Motorola's board has declined to say whether it favors a radical revamp. "It would be speculating to comment on the company's strategy options," said spokeswoman Jennifer Weyrauch.
One thing is certain: Decisions will not come quickly. A typical CEO search takes at least four months, so Galvin's predecessor may not be named until early next year.
The new CEO will need time to review Motorola's businesses with financial and strategic advisers.
"There are only a handful of ways to increase shareholder value," said investment banker Bryant. "One is to dramatically restructure, which Galvin has been doing for years and which hasn't worked. Another is to put more resources and money behind faster-growing divisions and sell non-core businesses."
Semiconductor unit targeted
The solution most frequently cited by Wall Street would be to sell Motorola's capital-intensive semiconductor and networking businesses in order to focus on cell phones.
"Obviously the biggest impact they could make would be to divest the semiconductor and telecom equipment businesses," said Morningstar Inc. analyst Todd Bernier.
Qualcomm Inc. went a different route in paring down to less than $4 billion in annual sales. It sold its cell phone and wireless gear businesses to design chips and software that make phones work, focusing solely on CDMA technology.
CDMA, or Code Division Multiple Access, is one of the fastest-growing wireless technologies. Qualcomm contracts with foundries to make its products.
"Motorola has got to do the same thing: Get small, focus on something and do it really well," Bernier said.
Yet selling businesses may not be easy.
Motorola was in negotiations this year with Germany's Siemens AG to sell its networking business and to buy Siemens' cell phone business, but the talks broke down.
Motorola also was in talks with Nortel Networks Ltd. about combining their wireless equipment units into a separate jointly owned company. The negotiations foundered over price and valuations.
Still, Motorola's networking and semiconductor businesses are in better shape to attract buyers than at any recent time, analysts said.
The networking business is profitable again. The semiconductor business, while losing money, is reporting positive cash flow.
Motorola's "asset light" strategy has slashed capital costs at the chip unit, which has shed more than a dozen factories while outsourcing production.
Key decisions remain. The company is negotiating a deal to cut its losses at a large plant in Tianjin, China, which operates at a fraction of capacity. Galvin's resignation could delay a deal because a new CEO would want to review all of Motorola's investments in China, the company's most important market outside North America.
Whatever the outcome in China, analysts say the chip business, based in Texas, likely would perform better outside Motorola's umbrella.

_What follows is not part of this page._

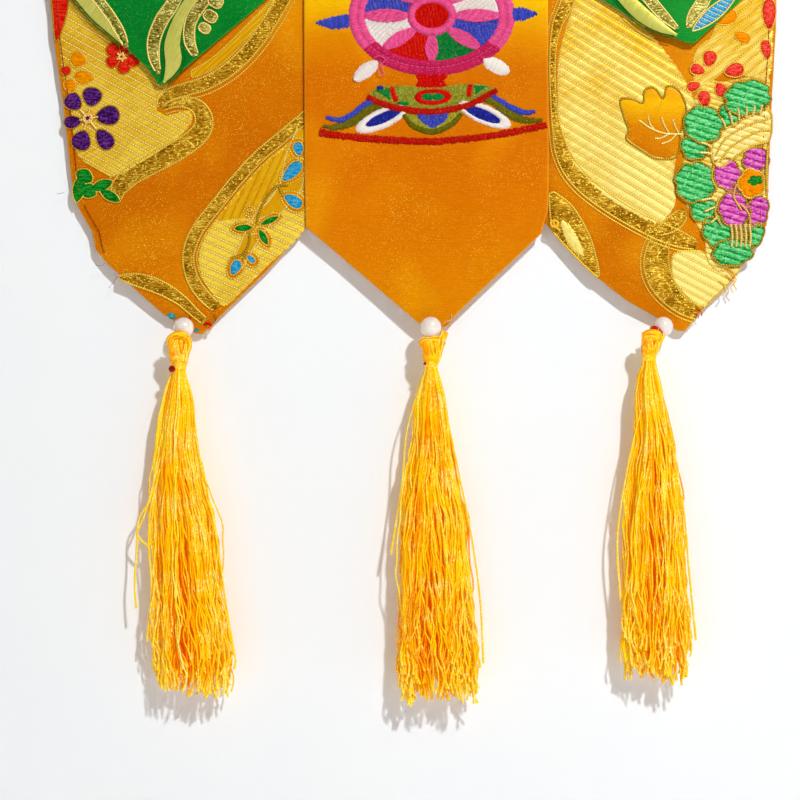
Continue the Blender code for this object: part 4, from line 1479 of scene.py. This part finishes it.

Soundview analyst Hoffman estimates the business could fetch $7 billion if it were broken up and sold off in pieces, by product line.
Finding a single buyer would be tough. "I can't think of a situation where there would be a good fit between Motorola and another chipmaking company," said Gartner Inc. analyst Stan Bruederle.
Leverage buyout an option
Another possibility: negotiating a sale to a large buyout firm that eventually would take the business public.
There is precedent for a leveraged buyout. In 1999, Motorola sold its commodity chip business, with sales of $1.5 billion, to Texas Pacific Group. That deal produced Nasdaq-traded ON Semiconductors Corp., based in Phoenix.
Other possibilities include combining and spinning off related businesses with steady but moderate growth that have few synergies with Motorola's cell phone business.
For example, Motorola's semiconductor unit is the No. 1 supplier of chips to the auto industry--a business within Motorola's chip division that is solidly profitable.
Motorola could combine the business with other auto-related units, such as its telematics business, and spin them off together.
"Detroit is a big game and Motorola is a big player in that game," said Ed Snyder of Charter Equity Research. "It's a serious asset that somebody else could exploit better than Motorola."